Doctoring a quote is one thing, but a sex-change operation is another story altogether. Tiffini Theisen, workplace reporter for The Orlando Sentinel, was pleased to see that her feature, "How to Spot and Blunt the Sharp Edge of the Workplace Backstabber," was picked up by The Montreal Gazette. But she was far less pleased to see that in one of her piece's many anecdotes -- this one offered by an organizational psychologist as exemplifying "industrial psychopaths" -- a treacherous high-tech male manager identified as "Dave" was transformed into a female "Julie."


HOME TRUTHS

For a bylined, front-page feature in the real estate section of Hills Newspapers (a string of California weeklies owned by Knight Ridder), correspondent Scott Fitzgerrell had plenty of space (fifty-four column-inches, including three four-color photos) to detail in depth the history and design of a $2.9 million estate for sale in the area -- down to the number of bottles that could be stored in the wine cellar, the height of the doors of the three-car garage, and the name and phone number of a local broker. One particular detail, however, Fitzgerrell left out: the broker is his wife.


CONFIDENCE AND CONFIDENTIALITY  

After The New York Times responded so famously to criticism of its coverage of the Wen Ho Lee episode, some readers dared to hope that the paper would follow with a similarly responsible "From the Editors" note examining its own equivocal role in the Charles G. Bakaly story. Alas, that was not to be; indeed, even in reporting on Bakaly's eventual acquittal on October 6, the Times was somewhat less than candid.

Bakaly, it will be recalled, is the former spokesman for Kenneth Starr who was charged with criminal contempt for falsely denying he was a source of the politically strategic page-one bombshell that appeared while the Senate was considering Clinton's impeachment: starr is weighing whether to indict sitting president. Attributing the information to "Mr. Starr's associates, who spoke on the condition of anonymity," the bylined story by Don Van Natta, Jr. (January 31, 1999) made it abundantly clear that Bakaly was not one of those associates. "Charles G. Bakaly 3d, the spokesman for Mr. Starr, declined to discuss the matter," Van Natta wrote. "'We will not discuss the plans of this office or the plans of the grand jury in any way, shape, or form,' he said." Subsequent developments, including Bakaly's testimony that he did in fact provide the Times with at least some related material, raised provocative questions. Were observers correct, for example, in assuming that the quote in Van Natta's story was a deliberate lie, planted for Bakaly's protection? If a finding of guilt or innocence contradicted the facts that the Times knew to be true, would the paper step forward -- or would the safeguarding of sources override such niceties? Such challenges (from, among others, Michael Kinsley, Tom Rosenstiel, and Howard Kurtz) notwithstanding, the Times confined itself to covering Bakaly's prosecution in its news pages and denouncing that prosecution in its opinion pages, while the elephant in its newsroom sat there, ignored.
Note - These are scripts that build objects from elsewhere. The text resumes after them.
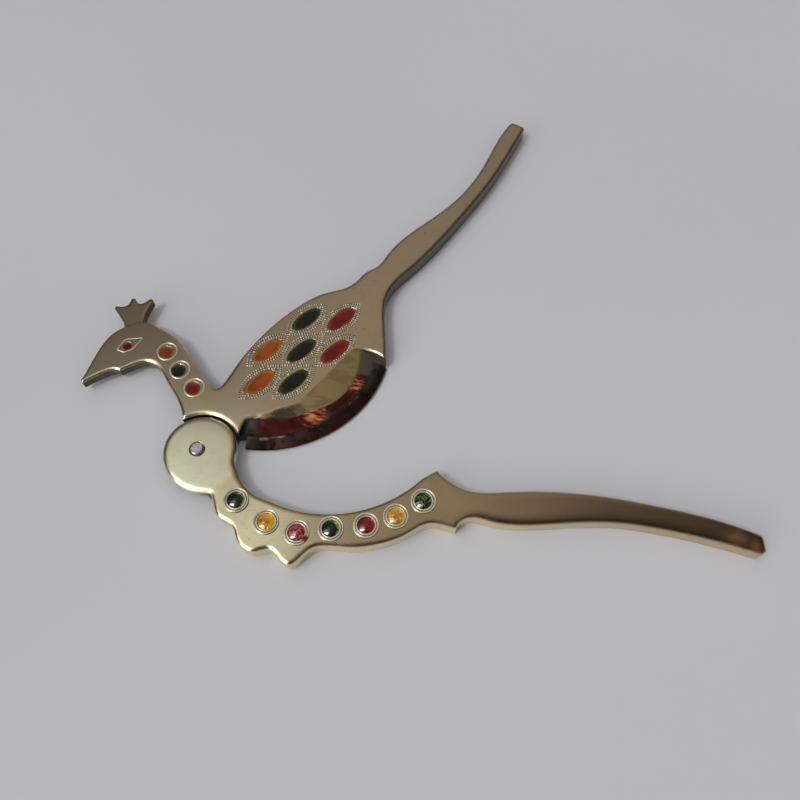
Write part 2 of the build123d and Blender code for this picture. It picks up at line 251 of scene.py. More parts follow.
# Places for near_point: x, y and reach in millimetres from the rivet
WING = (30.0, 36.0, 21.0)
HEAD = (-36.0, 37.0, 20.0)
BIRD_WITHOUT_HANDLE = (0.0, 30.0, 60.0)
JOINT_POCKET = (0.0, 0.0, 19.0)
JOINT_SIDES = (0.0, 0.0, 24.0)
STAINED_PLACE = (13.5, 4.5, 3.0)
BLADE_HEEL = (15.8, 6.5, 6.5)
BEVEL_REFLECTION_PLACE = (26.4, 10.6, 5.0)
ORANGE_HIGHLIGHT_SPOTS = ((36.5, 12.5, 5.5), (49.0, 24.5, 4.0))
TIP_REFLECTION_PLACE = (169.6, -32.2, 4.0)
INNER_TIP_REFLECTION_PLACE = (164.0, -30.4, 7.0)
SMEARED_PLACE = (36.0, -29.2, 1.0)
INLAY_REACH = 3.9

# Soft edges round the middle of the blade's circle: where each starts and where it is complete
RED_REFLECTION_START = (31.8 * MM, 32.0 * MM)
RED_REFLECTION_END = (37.6 * MM, 37.5 * MM)
STEEL_JOINT_START = (37.2 * MM, 37.5 * MM)
STEEL_JOINT_END = (38.2 * MM, 37.9 * MM)
GROUND_EDGE = (38.5 * MM, 39.5 * MM)


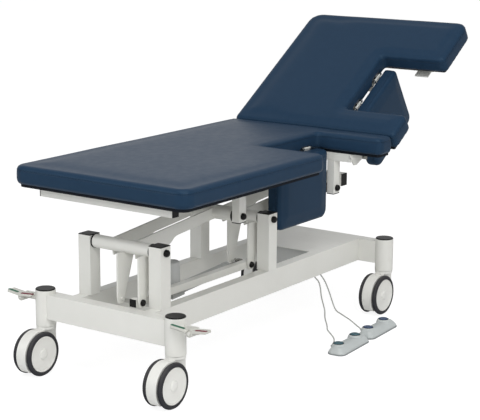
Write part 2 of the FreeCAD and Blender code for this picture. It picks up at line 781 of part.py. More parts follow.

Ignored, too, in the Times's October 7 report on Bakaly's acquittal, were pointed comments by Judge Norma Holloway Johnson in her fascinating fifty-page opinion -- an opinion that laid bare in intimate detail the entire anatomy of the story. After considering Van Natta's use of some related quotes, the judge had written thusly: "Quotes were lifted verbatim out of [a historical memorandum] and falsely described as present-day debates within the OIC. The misimpression that this journalistic sleight of hand produced is quite troubling. [T]he fraudulent attribution . . . could have had an impact on the Court's determination [as to] whether the OIC should be held to answer, under the penalty of contempt of court, for possibly leaking information that may include matters occurring before the grand jury . . . . The use of [the historical memorandum] in the Times article demonstrates how easily the parties and a court can be led astray by an inaccurate and misleading attribution." The Times did, however, find room in its report on the acquittal for a parting shot at its tormentors: "Public officials, politicians, and lawyers routinely make information available, or confirm it discreetly," the news story concluded. "In Washington, it is highly unusual for someone to face a serious threat of prison for doing so."